▸ Aim of the exercise:
Both the line containing "What three.js and" and the line containing "const NUDGE = 0.01;" are to be reproduced exactly, along with every line between them, and nothing more.

▸ Information provided:
§

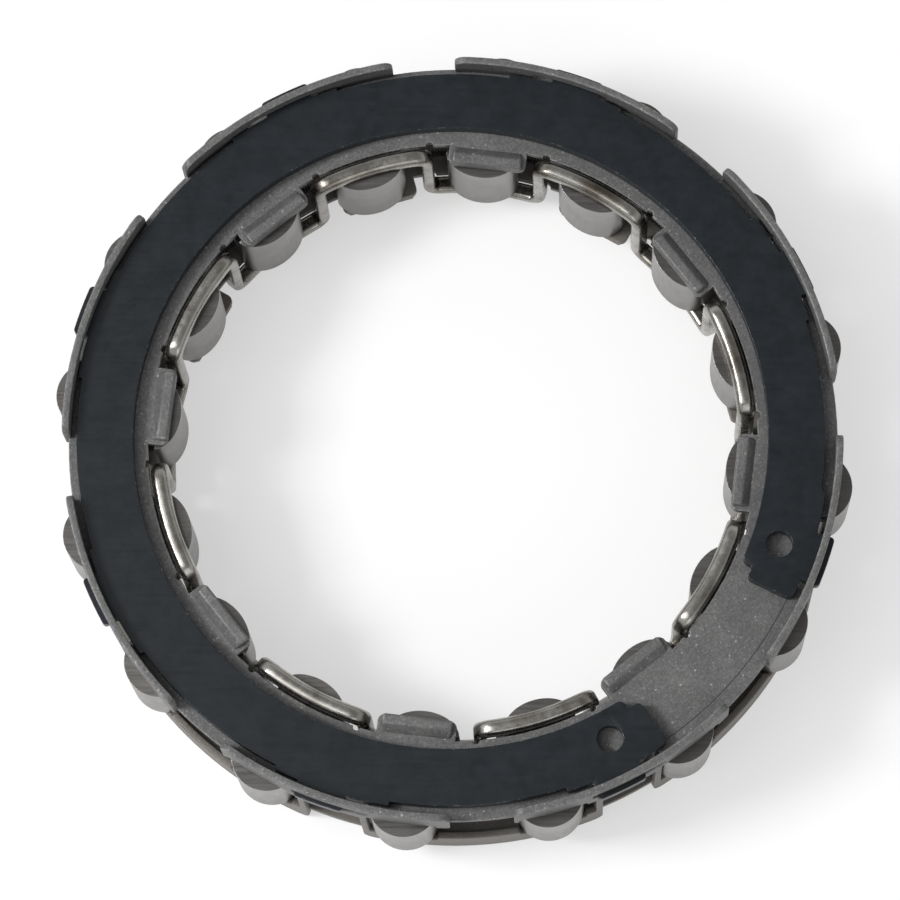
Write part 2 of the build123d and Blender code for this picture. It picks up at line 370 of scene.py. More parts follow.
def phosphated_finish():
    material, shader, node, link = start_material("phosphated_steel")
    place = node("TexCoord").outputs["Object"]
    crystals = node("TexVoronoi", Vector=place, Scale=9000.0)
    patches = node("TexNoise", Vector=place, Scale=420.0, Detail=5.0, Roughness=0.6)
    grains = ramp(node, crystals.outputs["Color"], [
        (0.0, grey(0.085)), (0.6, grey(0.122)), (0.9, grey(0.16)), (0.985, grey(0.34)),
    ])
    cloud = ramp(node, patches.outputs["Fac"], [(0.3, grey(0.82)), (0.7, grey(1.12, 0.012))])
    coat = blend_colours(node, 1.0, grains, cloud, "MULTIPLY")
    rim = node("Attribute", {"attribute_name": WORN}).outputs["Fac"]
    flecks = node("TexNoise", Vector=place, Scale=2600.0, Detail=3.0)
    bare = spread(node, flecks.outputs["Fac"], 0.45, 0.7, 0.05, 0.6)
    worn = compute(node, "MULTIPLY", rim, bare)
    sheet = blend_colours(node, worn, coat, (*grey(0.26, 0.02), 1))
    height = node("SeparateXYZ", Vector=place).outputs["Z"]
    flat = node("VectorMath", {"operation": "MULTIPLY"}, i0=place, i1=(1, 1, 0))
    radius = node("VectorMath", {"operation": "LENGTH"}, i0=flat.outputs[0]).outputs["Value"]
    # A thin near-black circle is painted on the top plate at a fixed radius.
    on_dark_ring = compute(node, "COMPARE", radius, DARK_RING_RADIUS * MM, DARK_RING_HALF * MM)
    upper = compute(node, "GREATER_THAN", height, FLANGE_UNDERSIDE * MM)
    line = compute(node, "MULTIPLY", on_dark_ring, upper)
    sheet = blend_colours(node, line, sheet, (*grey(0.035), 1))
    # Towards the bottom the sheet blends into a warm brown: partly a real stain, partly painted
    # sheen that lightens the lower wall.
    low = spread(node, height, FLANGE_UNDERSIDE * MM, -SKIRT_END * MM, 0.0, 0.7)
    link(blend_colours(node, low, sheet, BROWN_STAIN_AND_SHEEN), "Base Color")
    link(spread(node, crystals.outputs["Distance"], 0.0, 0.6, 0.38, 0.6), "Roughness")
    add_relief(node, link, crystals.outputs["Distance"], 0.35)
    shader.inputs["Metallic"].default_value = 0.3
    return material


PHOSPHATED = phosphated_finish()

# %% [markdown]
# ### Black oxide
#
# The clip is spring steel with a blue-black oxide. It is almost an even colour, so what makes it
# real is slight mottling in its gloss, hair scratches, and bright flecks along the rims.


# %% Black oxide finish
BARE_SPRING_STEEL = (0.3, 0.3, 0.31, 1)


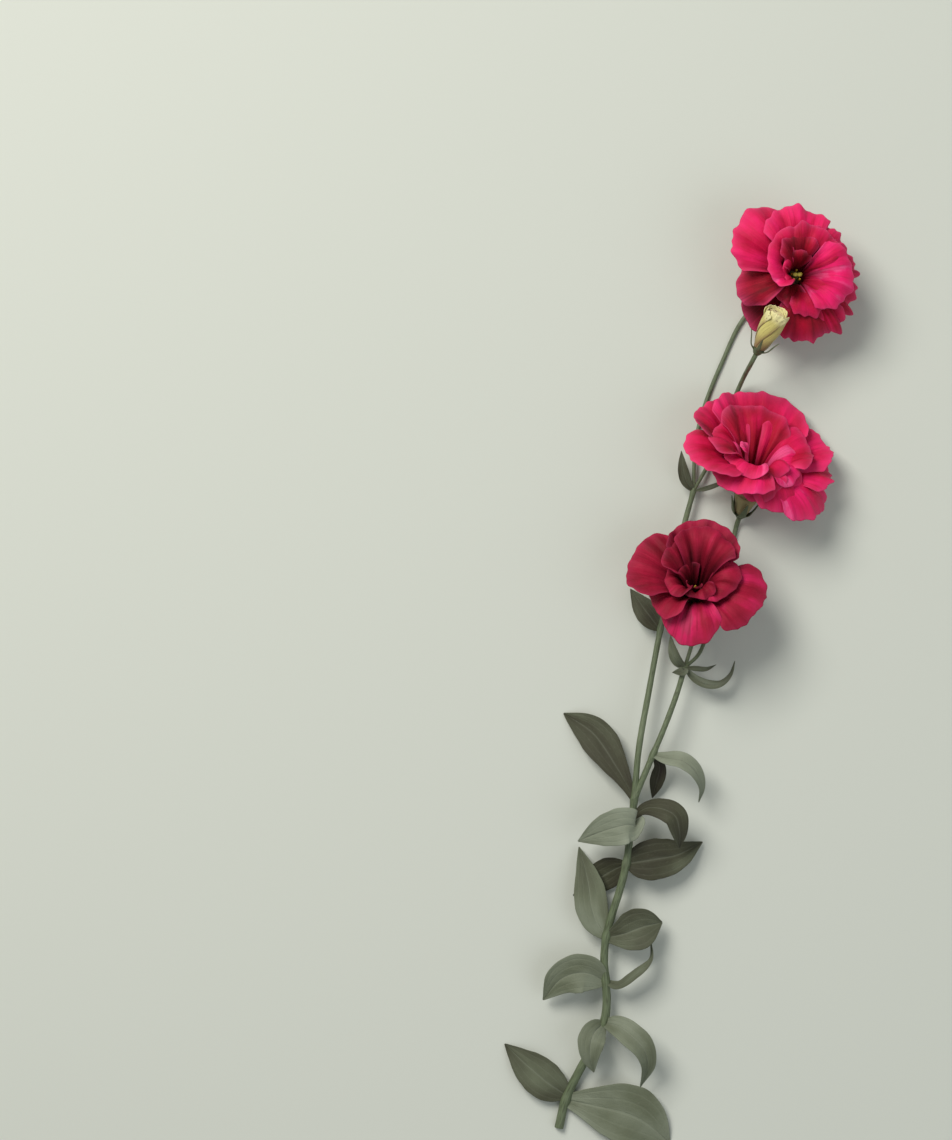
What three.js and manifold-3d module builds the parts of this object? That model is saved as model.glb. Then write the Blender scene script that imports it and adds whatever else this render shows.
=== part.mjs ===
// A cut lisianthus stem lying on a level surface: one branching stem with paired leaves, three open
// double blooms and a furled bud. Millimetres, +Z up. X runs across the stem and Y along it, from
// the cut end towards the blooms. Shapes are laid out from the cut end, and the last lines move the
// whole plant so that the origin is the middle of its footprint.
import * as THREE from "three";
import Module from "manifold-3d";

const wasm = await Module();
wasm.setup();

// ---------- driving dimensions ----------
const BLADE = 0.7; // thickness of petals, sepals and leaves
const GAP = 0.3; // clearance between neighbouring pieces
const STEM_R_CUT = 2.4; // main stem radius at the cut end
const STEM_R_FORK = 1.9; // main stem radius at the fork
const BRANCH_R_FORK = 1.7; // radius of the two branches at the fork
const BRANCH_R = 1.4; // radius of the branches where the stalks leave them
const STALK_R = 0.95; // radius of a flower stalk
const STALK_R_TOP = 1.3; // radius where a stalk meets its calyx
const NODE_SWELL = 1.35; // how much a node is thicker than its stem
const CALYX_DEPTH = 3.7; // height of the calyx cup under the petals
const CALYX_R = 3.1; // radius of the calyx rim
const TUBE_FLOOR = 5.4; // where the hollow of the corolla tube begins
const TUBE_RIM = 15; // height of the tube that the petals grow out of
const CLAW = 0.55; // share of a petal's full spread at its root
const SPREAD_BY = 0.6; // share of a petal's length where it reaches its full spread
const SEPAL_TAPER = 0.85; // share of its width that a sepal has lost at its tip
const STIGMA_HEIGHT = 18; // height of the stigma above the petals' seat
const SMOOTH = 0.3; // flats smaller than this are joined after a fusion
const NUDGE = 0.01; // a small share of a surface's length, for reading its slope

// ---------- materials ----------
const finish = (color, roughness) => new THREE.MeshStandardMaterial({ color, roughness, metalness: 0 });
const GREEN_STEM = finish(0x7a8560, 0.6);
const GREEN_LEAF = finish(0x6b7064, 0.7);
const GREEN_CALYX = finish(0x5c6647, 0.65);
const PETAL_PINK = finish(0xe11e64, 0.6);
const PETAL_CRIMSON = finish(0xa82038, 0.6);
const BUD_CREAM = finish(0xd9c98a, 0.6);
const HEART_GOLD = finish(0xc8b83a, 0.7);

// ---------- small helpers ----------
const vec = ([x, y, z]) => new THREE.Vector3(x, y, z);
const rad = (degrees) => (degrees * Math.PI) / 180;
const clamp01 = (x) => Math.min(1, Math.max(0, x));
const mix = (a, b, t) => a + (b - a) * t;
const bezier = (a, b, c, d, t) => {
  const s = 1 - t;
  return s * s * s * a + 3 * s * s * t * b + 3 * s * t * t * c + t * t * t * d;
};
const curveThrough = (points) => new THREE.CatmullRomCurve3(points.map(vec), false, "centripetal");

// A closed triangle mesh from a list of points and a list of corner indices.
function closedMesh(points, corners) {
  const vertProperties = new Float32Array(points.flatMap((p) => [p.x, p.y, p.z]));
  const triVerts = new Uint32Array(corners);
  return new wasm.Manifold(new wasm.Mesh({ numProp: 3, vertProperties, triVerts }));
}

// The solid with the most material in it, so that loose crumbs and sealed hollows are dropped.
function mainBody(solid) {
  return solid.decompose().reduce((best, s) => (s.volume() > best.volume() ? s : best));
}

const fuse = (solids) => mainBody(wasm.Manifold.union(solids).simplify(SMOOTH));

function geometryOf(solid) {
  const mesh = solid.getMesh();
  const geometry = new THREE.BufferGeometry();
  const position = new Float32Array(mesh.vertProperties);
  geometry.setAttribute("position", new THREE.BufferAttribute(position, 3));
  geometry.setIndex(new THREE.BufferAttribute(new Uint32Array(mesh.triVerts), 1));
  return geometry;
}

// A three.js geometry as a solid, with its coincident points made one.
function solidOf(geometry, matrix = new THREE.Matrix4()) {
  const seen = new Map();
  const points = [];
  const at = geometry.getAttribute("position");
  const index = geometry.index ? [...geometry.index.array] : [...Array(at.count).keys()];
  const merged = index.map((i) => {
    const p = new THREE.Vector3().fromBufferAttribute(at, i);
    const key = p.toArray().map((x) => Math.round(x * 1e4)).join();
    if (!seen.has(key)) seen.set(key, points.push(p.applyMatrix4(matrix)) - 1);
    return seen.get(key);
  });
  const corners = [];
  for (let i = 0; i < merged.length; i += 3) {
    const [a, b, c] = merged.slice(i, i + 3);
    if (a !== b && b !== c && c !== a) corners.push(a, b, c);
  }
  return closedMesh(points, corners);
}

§

▸ Final result:
What three.js and manifold-3d module builds the parts of this object? That model is saved as model.glb. Then write the Blender scene script that imports it and adds whatever else this render shows.
=== part.mjs ===
// A cut lisianthus stem lying on a level surface: one branching stem with paired leaves, three open
// double blooms and a furled bud. Millimetres, +Z up. X runs across the stem and Y along it, from
// the cut end towards the blooms. Shapes are laid out from the cut end, and the last lines move the
// whole plant so that the origin is the middle of its footprint.
import * as THREE from "three";
import Module from "manifold-3d";

const wasm = await Module();
wasm.setup();

// ---------- driving dimensions ----------
const BLADE = 0.7; // thickness of petals, sepals and leaves
const GAP = 0.3; // clearance between neighbouring pieces
const STEM_R_CUT = 2.4; // main stem radius at the cut end
const STEM_R_FORK = 1.9; // main stem radius at the fork
const BRANCH_R_FORK = 1.7; // radius of the two branches at the fork
const BRANCH_R = 1.4; // radius of the branches where the stalks leave them
const STALK_R = 0.95; // radius of a flower stalk
const STALK_R_TOP = 1.3; // radius where a stalk meets its calyx
const NODE_SWELL = 1.35; // how much a node is thicker than its stem
const CALYX_DEPTH = 3.7; // height of the calyx cup under the petals
const CALYX_R = 3.1; // radius of the calyx rim
const TUBE_FLOOR = 5.4; // where the hollow of the corolla tube begins
const TUBE_RIM = 15; // height of the tube that the petals grow out of
const CLAW = 0.55; // share of a petal's full spread at its root
const SPREAD_BY = 0.6; // share of a petal's length where it reaches its full spread
const SEPAL_TAPER = 0.85; // share of its width that a sepal has lost at its tip
const STIGMA_HEIGHT = 18; // height of the stigma above the petals' seat
const SMOOTH = 0.3; // flats smaller than this are joined after a fusion
const NUDGE = 0.01; // a small share of a surface's length, for reading its slope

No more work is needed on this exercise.